Answers using 'uniq' suffer from the problem that 'uniq' only finds adjacent duplicated lines, or the data file is sorted losing positional information.
If no line may ever be repeated, then it is relatively simple to do in Perl (or other scripting language with regex and associative array support), assuming that the data source is not incredibly humungous:
#!/bin/perl -w
# BEWARE: untested code!
use strict;
my(%lines);
while (<>)
{
print if !defined $lines{$_};
$lines{$_} = 1;
}
However, if it is used indiscriminately, this is likely to break the XML since end tags are legitimately repeated.

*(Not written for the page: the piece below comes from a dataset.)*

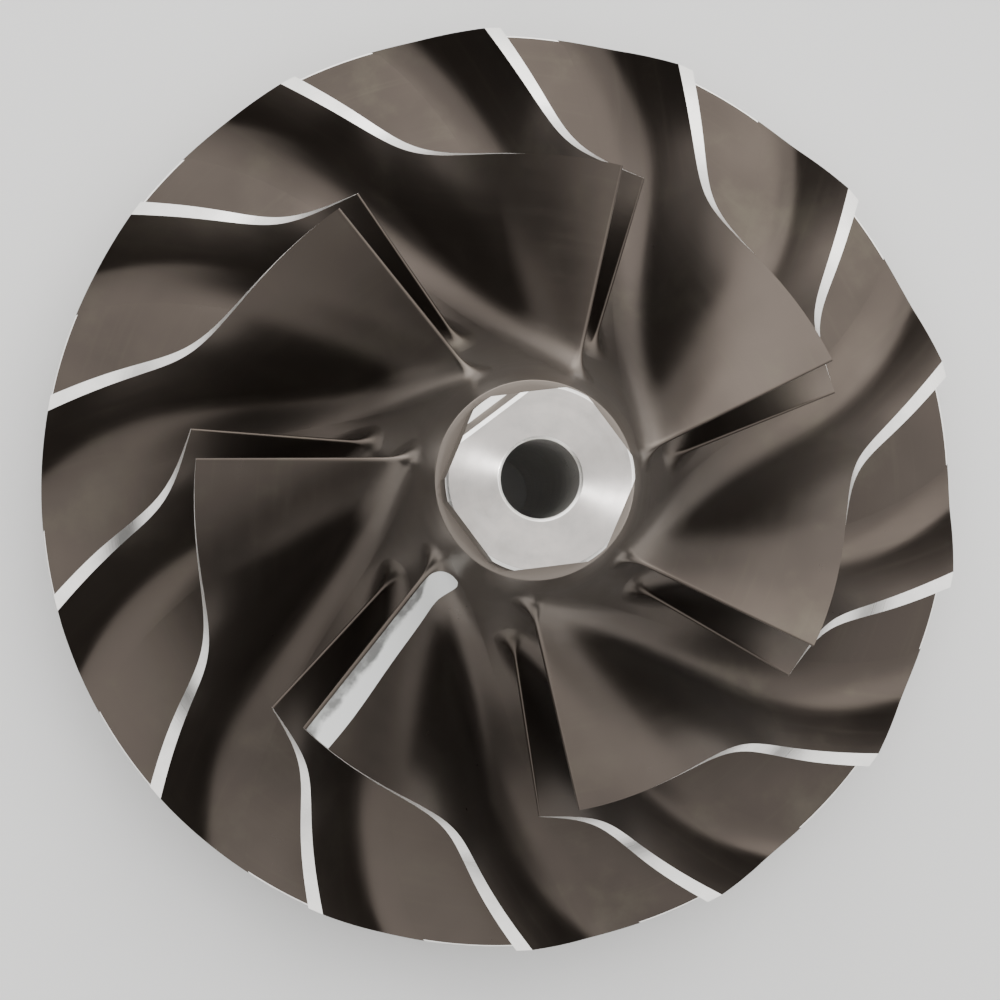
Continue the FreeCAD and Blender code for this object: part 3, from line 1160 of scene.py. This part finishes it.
@dataclass
class Hub:
    """Turned hub and disc with the bore, the nose's six flats and the balance cut."""

    name: str = "wheel_hub"
    path: FlowPath = field(default_factory=FlowPath)
    overall_height: float = 45.3
    rim_thickness: float = 1.3
    back_flat_radius: float = 33.0
    back_boss_radius: float = 12.0
    back_boss_step: float = 1.2
    bore_radius: float = 3.325
    bore_chamfer: float = 0.27
    nose_radius: float = 8.0
    nose_face_radius: float = 7.7
    nose_crown: float = 0.3
    flats_across: float = 14.7
    flats_turn: float = 7.0
    balance_turn: float = 127.0
    balance_steps: tuple = ((6.41, 0.0), (6.76, -0.20), (7.30, -1.0), (9.5, -1.35))
    edge_break: float = 0.12
    bare_rim: float = 0.15
    bare_nose: float = 3.2
    arc_steps: int = 110
    divisions: int = 288

    def profile(self) -> list[tuple[float, float]]:
        """Closed profile of the blank, from the bore's back mouth round to it again.

        Returns:
            Radius and height of each point.
        """
        path = self.path
        top, back = self.overall_height, path.disc_front - self.rim_thickness
        mouth, broken = self.bore_radius + self.bore_chamfer, self.edge_break
        under = rounded([(self.bore_radius, self.bore_chamfer, 0), (mouth, 0, 0),
                         (self.back_boss_radius, 0, 0.3),
                         (self.back_boss_radius, self.back_boss_step, 0.3),
                         (self.back_flat_radius, back, 3.0),
                         (path.rim_radius, back, broken),
                         (path.rim_radius, path.disc_front, broken),
                         (path.rim_radius - 1.0, path.disc_front, 0)])[:-1]
        arc = [tuple(float(v) for v in path.hub(s))
               for s in np.linspace(1, 0, self.arc_steps + 1)
               if float(path.hub(s)[0]) < path.rim_radius - 1.5 * broken]
        nose = rounded([(path.hub_radius, path.start_level, 0),
                        (path.ledge_radius, path.ledge_level, 0.12),
                        (self.nose_radius, path.ledge_level, 0),
                        (self.nose_radius, top - self.nose_crown, 0.06),
                        (self.nose_face_radius, top, 0.05), (mouth, top, 0.04),
                        (self.bore_radius, top - self.bore_chamfer, 0.04),
                        (self.bore_radius, top - 2.0, 0)])[1:]
        return under + arc + nose

    def flats_cutter(self) -> bpy.types.Object:
        """Ring with a six-sided hole, which takes the flats off the nose."""
        work = bmesh.new()
        outside, corner = self.nose_radius * 2, self.flats_across / math.sqrt(3)
        level, top = self.path.ledge_level, self.overall_height + 2
        rings = []
        turns = [math.radians(self.flats_turn + 60 * k) for k in range(6)]
        for radius in (corner, outside):
            for height in (level, top):
                rings.append([work.verts.new((radius * math.cos(turn) * MM,
                                              radius * math.sin(turn) * MM, height * MM))
                              for turn in turns])
        low_in, high_in, low_out, high_out = rings
        for k in range(6):
            n = (k + 1) % 6
            for a, b in ((low_in, high_in), (high_in, high_out), (high_out, low_out),
                         (low_out, low_in)):
                work.faces.new((a[k], a[n], b[n], b[k]))
        return new_object("flats_cutter", settle(work, bpy.data.meshes.new("flats_cutter")))

    def balance_cutter(self) -> bpy.types.Object:
        """Bar whose underside follows the steps ground into one corner of the nose."""
        half, high = self.nose_radius, self.overall_height + 2
        outline = [(r, self.overall_height + z) for r, z in self.balance_steps]
        first = outline[0]
        outline = ([(first[0] - 2.0, high), (first[0] - 2.0, first[1] + 1.2)]
                   + outline + [(outline[-1][0], high)])
        spin = Matrix.Rotation(math.radians(self.balance_turn), 3, "Z")
        work = bmesh.new()
        ends = [[work.verts.new(spin @ Vector((r, side * half, z)) * MM) for r, z in outline]
                for side in (-1, 1)]
        for end in ends:
            work.faces.new(end)
        for k in range(len(outline)):
            n = (k + 1) % len(outline)
            work.faces.new((ends[0][k], ends[0][n], ends[1][n], ends[1][k]))
        return new_object("balance_cutter",
                          settle(work, bpy.data.meshes.new("balance_cutter")))

    def surface_of(self, centre: Vector, normal: Vector) -> Surface:
        """Finish of a face of the hub.

        Args:
            centre: Centre of the face in metres.
            normal: Direction the face looks in.

        Returns:
            The kind of surface there.
        """
        radius, level = math.hypot(centre.x, centre.y) / MM, centre.z / MM
        path, top = self.path, self.overall_height
        if level > top - 0.03 and normal.z > 0.9:
            return Surface.FACE
        # Near the nose top only faces looking mostly upwards stay bare; steeper ground faces,
        # such as the balance cut's slope, take the dark film as painted shade.
        bare = (normal.z > 0.6 and level > top - self.bare_nose
                and level > path.ledge_level + 0.3
                or radius < self.bore_radius + self.bore_chamfer
                or radius > path.rim_radius - self.bare_rim
                or level < path.disc_front - 0.05 and normal.z < 0.1)
        return Surface.TURNED if bare else Surface.FLANK

    def build(self, turning: Turning, finishes: Finishes) -> bpy.types.Object:
        """Turn the blank, cut the flats and the balance cut, and dress the faces.

        Args:
            turning: The tree that turns a profile.
            finishes: The wheel's materials.

        Returns:
            The finished hub.
        """
        piece = turning.apply(self.name, self.profile(), self.divisions,
                              finishes.by_surface[Surface.FLANK])
        for cutter in (self.flats_cutter(), self.balance_cutter()):
            modifier = piece.modifiers.new("cut", "BOOLEAN")
            modifier.operation = "DIFFERENCE"
            modifier.solver = "EXACT"
            modifier.object = cutter
            baked(piece)
            bpy.data.objects.remove(cutter)
        mesh = piece.data
        mesh.materials.clear()
        for surface in Surface:
            mesh.materials.append(finishes.by_surface[surface])
        for face in mesh.polygons:
            face.material_index = self.surface_of(face.center, face.normal).value
        self.lay_ways(mesh)
        shade(mesh, 20.0)
        return piece

    def lay_ways(self, mesh: bpy.types.Mesh) -> None:
        """Write the map that follows the turning: metres round the axis and along it."""
        layer = mesh.uv_layers.get("flow") or mesh.uv_layers.new(name="flow")
        for loop in mesh.loops:
            at = mesh.vertices[loop.vertex_index].co
            radius = math.hypot(at.x, at.y)
            layer.data[loop.index].uv = (math.atan2(at.y, at.x) * 0.02, radius - at.z)


@dataclass
class Wheel:
    """The whole wheel: hub, full blades and splitters."""

    blade_pairs: int = 7
    first_turn: float = 124.84
    splitter_turn: float = -26.6
    splitter_level: float = 27.1
    finishes: Finishes = field(default_factory=Finishes)

    def build(self) -> list[bpy.types.Object]:
        """Build the three pieces and seat them on the frame.

        Returns:
            The pieces.
        """
        path = FlowPath()
        hub = Hub().build(Turning(), self.finishes)
        ring = BladeRing()
        full = Blade("full_blades", path.inlet_level)
        splitter = Blade("splitter_blades", self.splitter_level, root_fillet=2.2)
        mark = PaintMark()
        marked_turn = self.first_turn + mark.blade_number * 360 / self.blade_pairs
        pieces = [hub, mark.build(full, marked_turn, self.finishes)]
        for blade, turn in ((full, self.first_turn),
                            (splitter, self.first_turn + self.splitter_turn)):
            piece = new_object(blade.name, blade.mesh())
            piece.data.materials.append(self.finishes.by_surface[Surface.FLANK])
            ring.apply(piece, self.blade_pairs, turn, self.finishes)
            pieces.append(piece)
        for piece in pieces:
            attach(piece, BODY)
            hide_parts(NODE)
            LOG.info("%s: %d faces", piece.name, len(piece.data.polygons))
        return pieces


# --------------------------------------------------------------------------- studio


def hang(lamp: bpy.types.Light, place: Sequence[float], aim: Sequence[float]) -> None:
    """Put a lamp into the scene.

    Args:
        lamp: The lamp.
        place: Where it hangs, in millimetres.
        aim: Point that it looks at, in millimetres.
    """
    light = bpy.data.objects.new(lamp.name, lamp)
    light.location = Vector(place) * MM
    way = Vector(aim) * MM - light.location
    light.rotation_euler = way.to_track_quat("-Z", "Y").to_euler()
    bpy.context.scene.collection.objects.link(light)


@dataclass
class Softbox:
    """A plain rectangular studio light aimed at a point."""

    name: str
    place: tuple[float, float, float]
    size: tuple[float, float]
    power: float
    colour: tuple[float, float, float] = (1.0, 1.0, 1.0)
    aim: tuple[float, float, float] = (0.0, 0.0, 20.0)

    def build(self) -> None:
        """Hang the light."""
        lamp = bpy.data.lights.new(self.name, "AREA")
        lamp.shape = "RECTANGLE"
        lamp.size, lamp.size_y = (side * MM for side in self.size)
        lamp.energy = self.power
        lamp.color = self.colour
        hang(lamp, self.place, self.aim)


@dataclass
class Snoot:
    """A narrow lamp that lights only the nose, to draw the rays on its faced end."""

    name: str
    place: tuple[float, float, float]
    power: float
    aim: tuple[float, float, float] = (0.0, 0.0, 41.4)
    cone: float = 0.88
    soft_share: float = 0.4
    bulb: float = 2.0

    def build(self) -> None:
        """Hang the lamp."""
        lamp = bpy.data.lights.new(self.name, "SPOT")
        lamp.energy = self.power
        lamp.spot_size = math.radians(self.cone)
        lamp.spot_blend = self.soft_share
        lamp.shadow_soft_size = self.bulb * MM
        hang(lamp, self.place, self.aim)


@dataclass
class Camera:
    """The camera above the nose, a few degrees off the axis."""

    distance: float = 448.0
    aside: tuple[float, float] = (0.12, -0.90)
    tip: float = -1.36
    pan: float = 5.40
    level: float = 8.0
    lens: float = 177.05

    def build(self) -> None:
        """Place the camera and make it the scene's."""
        turn = (Matrix.Rotation(math.radians(self.tip), 3, "X")
                @ Matrix.Rotation(math.radians(self.pan), 3, "Y"))
        back = turn.transposed()
        eye = back @ Vector((*self.aside, self.distance)) + Vector((0, 0, self.level))
        data = bpy.data.cameras.new("camera")
        data.lens = self.lens
        data.sensor_width = 36.0
        data.clip_start, data.clip_end = 0.01, 10.0
        camera = bpy.data.objects.new("camera", data)
        camera.matrix_world = Matrix.Translation(eye * MM) @ back.to_4x4()
        bpy.context.scene.collection.objects.link(camera)
        bpy.context.scene.camera = camera


@dataclass
class Studio:
    """Pale floor, soft surroundings, lights and the camera."""

    floor_side: float = 3000.0
    sky: tuple[float, float, float] = (1.0, 0.995, 0.985)
    sky_level: float = 1.66
    bright_side: tuple[float, float, float] = (0.09, 0.94, 0.34)
    bright_share: float = 0.36
    panels: tuple = (((-0.95, -0.20, 0.24), (0.75, 0.93), -0.99),
                     ((0.47, -0.81, -0.34), (0.64, 0.83), -0.95),
                     ((0.91, -0.33, 0.26), (0.89, 0.98), -0.80),
                     ((-0.37, 0.92, 0.09), (0.72, 0.92), 0.60))
    lights: tuple = (
        Softbox("key_light", (400, 750, 800), (1100, 1100), 5.0, (1.0, 0.98, 0.92)),
        Snoot("nose_light", (730, -155, 520), 60.0),
    )

    def surroundings(self) -> None:
        """Make the soft room: brighter on one side, with dark and light panels round it."""
        world = bpy.data.worlds.new("studio")
        world.use_nodes = True
        graph = Graph(world.node_tree)
        way = graph.node("ShaderNodeTexCoord").outputs["Generated"]

        def towards(aim: tuple[float, float, float]) -> Term:
            """Cosine of the angle between a direction and the aim."""
            dot = graph.node("ShaderNodeVectorMath", {"operation": "DOT_PRODUCT"},
                             {0: way, 1: Vector(aim).normalized()})
            return graph.term(dot.outputs["Value"])

        level = (1.0 + towards(self.bright_side) * self.bright_share) * self.sky_level
        for aim, edges, share in self.panels:
            level = level * (1.0 + towards(aim).between(*edges) * share)
        background = world.node_tree.nodes["Background"]
        background.inputs["Color"].default_value = (*self.sky, 1.0)
        graph.feed(background.inputs["Strength"], level)
        bpy.context.scene.world = world

    def build(self) -> None:
        """Set up everything round the wheel."""
        half = self.floor_side / 2 * MM
        mesh = bpy.data.meshes.new("floor")
        mesh.from_pydata([(-half, -half, 0), (half, -half, 0), (half, half, 0),
                          (-half, half, 0)], [], [(0, 1, 2, 3)])
        floor = new_object("floor", mesh)
        mesh.materials.append(PaleFloor().build())
        self.surroundings()
        for light in self.lights:
            light.build()
        Camera().build()


def main() -> None:
    """Load the frame, build the wheel and its studio, and report the pieces."""
    logging.basicConfig(level=logging.INFO, format="%(name)s: %(message)s")
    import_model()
    pieces = Wheel().build()
    Studio().build()
    LOG.info("dressed %s with %d pieces", NODE, len(pieces))


if __name__ == "__main__":
    main()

How to avoid this? Maybe by a whitelist of 'OK to repeat' lines? Or maybe only lines with open tags with values are subject to duplicate elimination:
#!/bin/perl -w
# BEWARE: untested code!
use strict;
my(%lines);
while (<>)
{
if (m%^\s*<[^\s>]+\s[^\s>]+%)
{
print if !defined $lines{$_};
$lines{$_} = 1;
}
else
{
print;
}
}
Of course, there is also the (largely valid) argument that processing XML with regular expressions is misguided. This coding assumes the XML comes with lots of convenient line breaks; real XML may not contain any, or only a very few.